Away We Go

View Original

Look Left


Your browser doesn't support HTML5 audio

Look Left as read by the author, original audio by Max Downing


Alongside the black rubber zodiac boat, Southern Ocean water lapped around an iceberg. The water carved a tight, nipped-in skirt where it met the ice; it was kissing and leaving.

To officially be an iceberg, it must be at least sixteen feet across, which this one was. We were surrounded by them in the protected bay, their surfaces covered in sweeping thumbprint-sized indentations (were the owner of the thumb the size of a yeti). The bergs are like malformed ducks on the surface, floating along with no head.

Far more numerous were smaller bits of ice that bumped the edges of the boat. Occasionally, a piece would slip underneath crunch through the propeller. These fragments broke off from icebergs which calved from glaciers which formed from snow packed in the mountains. The ice was in a boxing match with the wind and the waves and it was losing against both. The smallest form of that battle was visible that day in the bay, but a larger one is happening all across the Antarctica.

Had I looked left out the airplane window when we landed, I likely could have seen a casualty of the fight. The world’s largest iceberg broke off an Antarctic ice sheet around a year ago and drifted into view in the opening between the end of the Antarctic continent and the South Shetland Islands. Our plane landed on an Argentinian military base on one of those islands.

I only found out a few weeks after we returned that I could have seen it. Maybe. I stared at my computer monitor with my hand over my mouth and a sigh escaping through the cracks of my fingers because we had been there, on a ridge of islands that offered a view directly into the iceberg’s travels. If only I had the eyes of a hawk.  If only the clouds hadn’t been as low we could have seen it.

The window of possible observation was so narrow – now, even just a few weeks later, it’s further out. It is being pushed by the currents and the wind and It is being reduced by the constant waves. It will never be again what it was on December 8th when I landed on that dirt runway. Had I looked left, there was the smallest chance I could have seen it.

Not that my seeing it would have meant anything to anyone other than me. The iceberg certainly doesn’t care, having been cast adrift and now out there on its own. Maybe it’s happy to not be so crowded in with all the other frozen droplets. Maybe it’s lonely, having become accustomed to stacking next to its brethren. Maybe the whole ice sheet knew when that crack rent down the middle that this day would come.

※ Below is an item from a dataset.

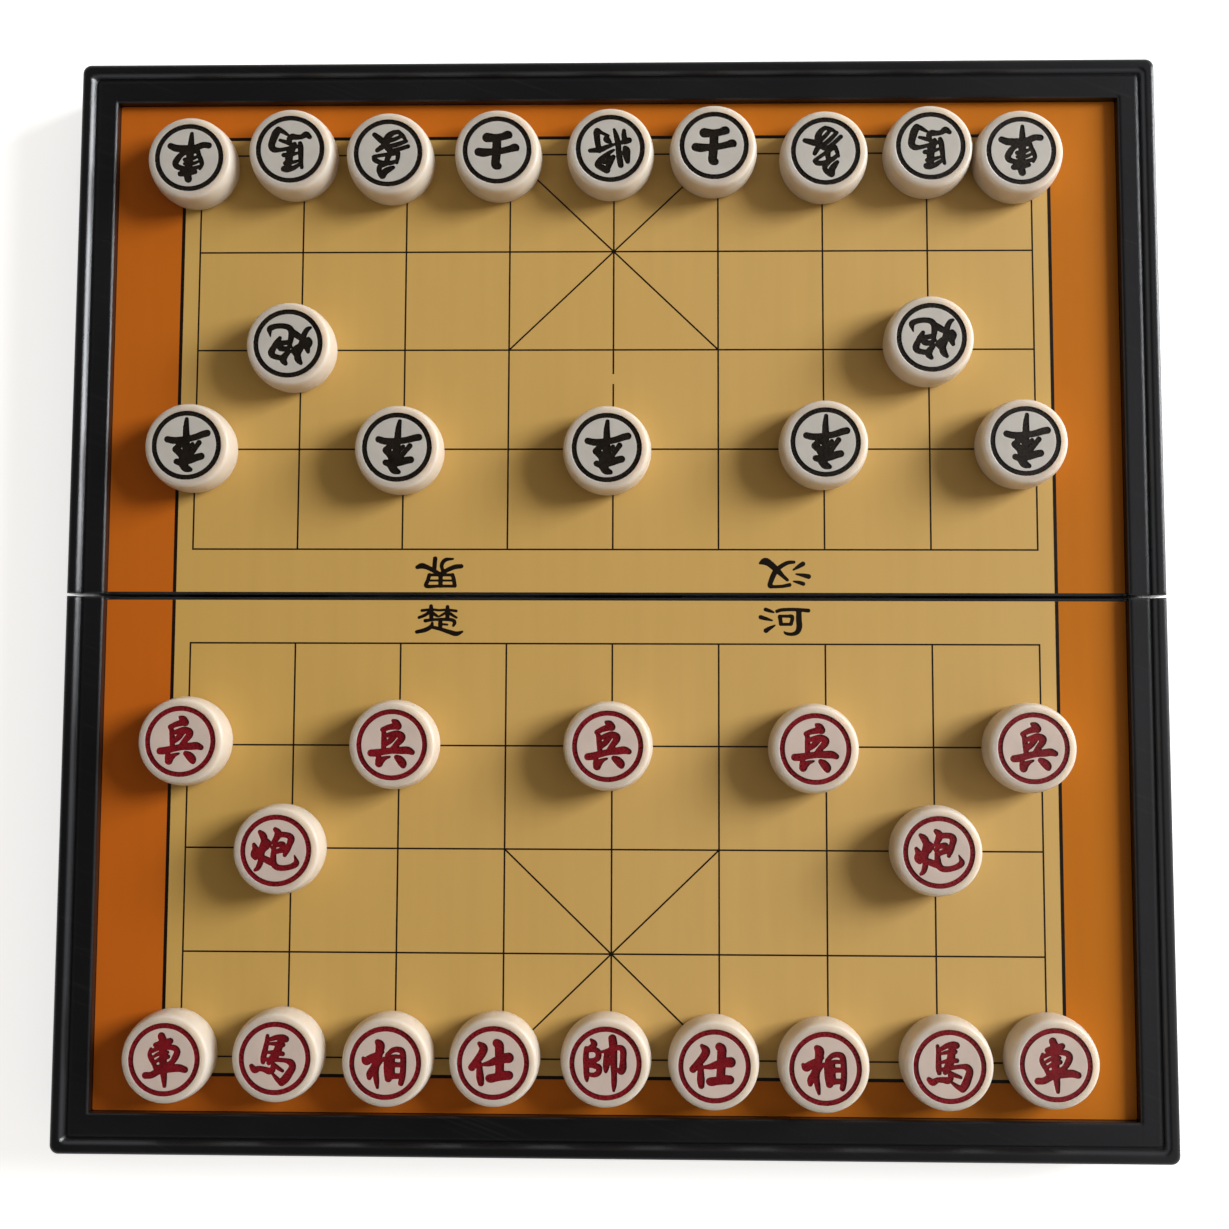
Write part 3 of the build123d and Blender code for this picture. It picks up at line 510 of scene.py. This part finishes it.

I was there and I missed it. Am I glad I know? Yes, because now I might pay more attention. What else have I missed? Should I reconsider everything I’ve seen so far under the lens of what I didn’t see rather than what I did?

And while I’m reconsidering, iceberg A23a is drifting to sea. Past the point where I could have seen it had I been looking. Into the swirl of the Atlantic. Getting smaller, maybe turning over once its unbalanced enough. Changing color. A solo traveler shedding bits of itself to the ocean and the wind as it drifts with the circumpolar currents. Becoming not the largest iceberg in the world.   

Some of the icebergs have the texture of tissue, the internal body kind. But also the thin paper kind, the one that dissolves within seconds of contact with anything wet, cold or strong. But tissue – it holds us together. It’s the connector. It’s fragile as gossamer. It’s one of the components of the thin line between here and not-here.

A gust of wind will remove it and whatever’s underneath will be revealed. Maybe it will take hundreds of gusts or years of them. But what lays beneath will dissolve, whether we are looking left, right, or dead center.